“Il giro del mondo in 30 musei” è la nuova collana editoriale di RCS Corriere della Sera che illustra alcuni importanti musei del mondo, presentati dal preparatissimo Philippe Daverio. Guardando il piano dell’opera, però, si scopre che esclude completamente i grandi musei napoletani. Per l’Italia: Uffizi (Firenze), Gallerie di Palazzo Pitti (Firenze), Galleria dell’Accademia (Firenze), Musei vaticani (Roma), Galleria Borghese (Roma), Brera (Milano), Gallerie dell’Accademia (Venezia). Niente Museo Archeologico Nazionale, il primissimo dell’Europa continentale (anno 1777), e niente Museo di Capodimonte, che Daverio sa benissimo essere l’uno «il più bell’archeologico del mondo» – sua affermazione in una puntata del suo programma televisivo Passepartout – e l’altro una delle più importanti pinacoteche al mondo. E sa benissimo che tra l’Archeologico e Capodimonte è distribuita pure la preziosa Collezione Farnesiana, vanto d’Italia.

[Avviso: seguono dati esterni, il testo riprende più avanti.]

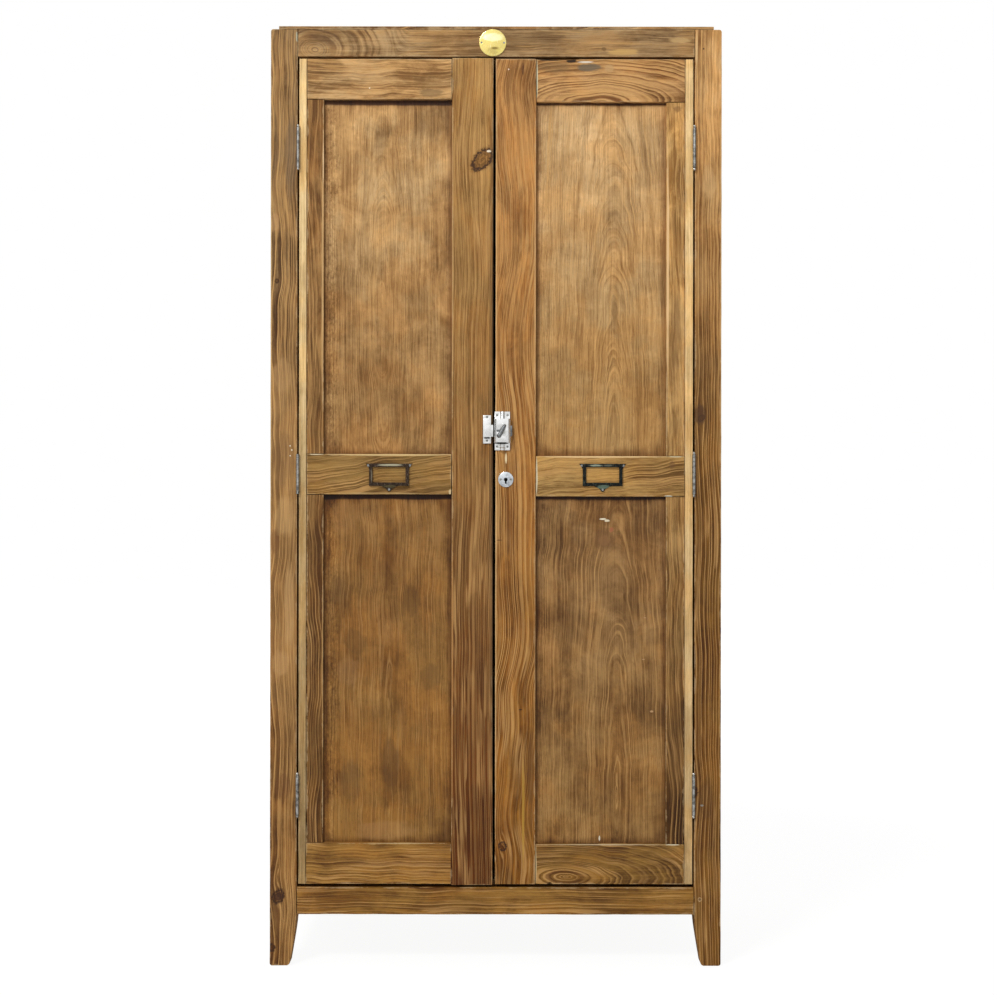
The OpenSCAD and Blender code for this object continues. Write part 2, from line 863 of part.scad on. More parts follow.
module left_post_leaves() {
    color(steel) left_hinge_places() hinge_leaf([0, 2, 4], [1, 3]);
}

module right_post_leaves() {
    color(steel) mirror([1, 0, 0]) left_hinge_places() hinge_leaf([0, 2, 4], [1, 3]);
}

// Only the middle hinge on the left has a plain pin
module hinge_pins() {
    color(steel) {
        for (i = [0:2]) translate([-hinge_x, front_y - hinge_proud, HINGES[i]]) hinge_pin(i != 1);
        mirror([1, 0, 0]) left_hinge_places() hinge_pin(true);
    }
}

module post_leaf_screws() {
    color(steel) both_sides() left_hinge_places() leaf_screws(false);
}

// Puts a door, drawn with its hinge edge on x = 0 and its front on y = 0, in its place
module at_left() {
    translate([-door_edge_x, front_y, 0]) children();
}

module at_right() {
    translate([door_edge_x, front_y, 0]) mirror([1, 0, 0]) children();
}

// The door's side of the hinges, in the door's own frame
module door_hinge_places() {
    for (z = HINGES) translate([-hinge_gap / 2, -hinge_proud, z]) mirror([1, 0, 0]) children();
}

module lipping(d) {
    difference() {
        board([0, 0, door_z0], [d[LIP], door_t, door_z1]);
        door_hinge_places() {
            leaf_recess();
            leaf_screws(true);
        }
    }
}

// A door panel, lower or upper, grown at its edges to cut the grooves
module door_panel(d, i, grow) {
    in = panel_in + grow;
    board([d[LIP] + d[HINGE] - in, panel_back, d[RAILS][i][1] - in],
        [d[W] - d[MEET] + in, panel_back + panel_t, d[RAILS][i + 1][0] + in]);
}

// The tenon of a door rail in the meeting stile
module door_tenon(d, rail, fit, room) {
    x = d[W] - d[MEET];
    board([x - room, (door_t - tenon_t) / 2 - fit, rail[0] + tenon_shoulder - fit],
        [x + door_tenon_l + room, (door_t + tenon_t) / 2 + fit, rail[1] - tenon_shoulder + fit]);
}

// The stile beside the lipping, let in behind the ends of the rails
module hinge_stile(d) {
    difference() {
        board([d[LIP], stile_back, door_z0], [d[LIP] + d[HINGE], door_t, door_z1]);
        for (rail = d[RAILS])
            board([d[LIP] - over, -over, rail[0]], [d[LIP] + d[HINGE] + over, lap_t, rail[1]]);
        for (i = [0, 1]) door_panel(d, i, panel_room);
        door_hinge_places() leaf_screws(true);
    }
}

module meeting_stile(d) {
    difference() {
        board([d[W] - d[MEET], 0, door_z0 - d[OVER]], [d[W], door_t, door_z1 + d[OVER]]);
        for (rail = d[RAILS]) door_tenon(d, rail, joint_fit, panel_room);
        for (i = [0, 1]) door_panel(d, i, panel_room);
    }
}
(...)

Levata di scudi anche da parte di Nicola Spinosa, ex Sovrintendente Speciale per il Patrimonio Storico, Artistico ed Etnoantropologico di Napoli, dalle pagine del quotidiano Il Roma: “Per loro [editori settentrionali] siamo Nord-Africa”, ha tuonato il prestigioso storico dell’arte napoletano, premiato nel 2008 col “FIAC Excellency Award 2008” come uomo che ha più contribuito alla diffusione della cultura italiana negli Stati Uniti e stimatissimo, a buona ragione, dallo stesso Daverio, per cui è stato uno dei tre più competenti sovrintendenti italiani degli ultimi decenni.
È evidente che la scelta di cancellare i grandi musei napoletani non sia del curatore ma frutto di una precisa scelta del gruppo editoriale di non scendere oltre Roma, che equivale a dire non volervi far scendere i turisti. La colpa di Daverio, semmai, è quella di aver tradito in modo evidente la sua profonda conoscenza del mondo artistico per motivi commerciali, e di porsi purtroppo in evidente posizione incoerente, proprio lui che ha sempre saputo evidenziare al meglio il valore culturale di Napoli e del Sud; proprio lui che ha recentemente dichiarato che “la rivoluzione culturale per cambiare l’Italia deve partire dal Sud”; proprio lui che denunciato la retorica risorgimentale quale motivo della morte culturale del Paese. In ballo c’è la credibilità di un uomo di grande cultura, e non è poco.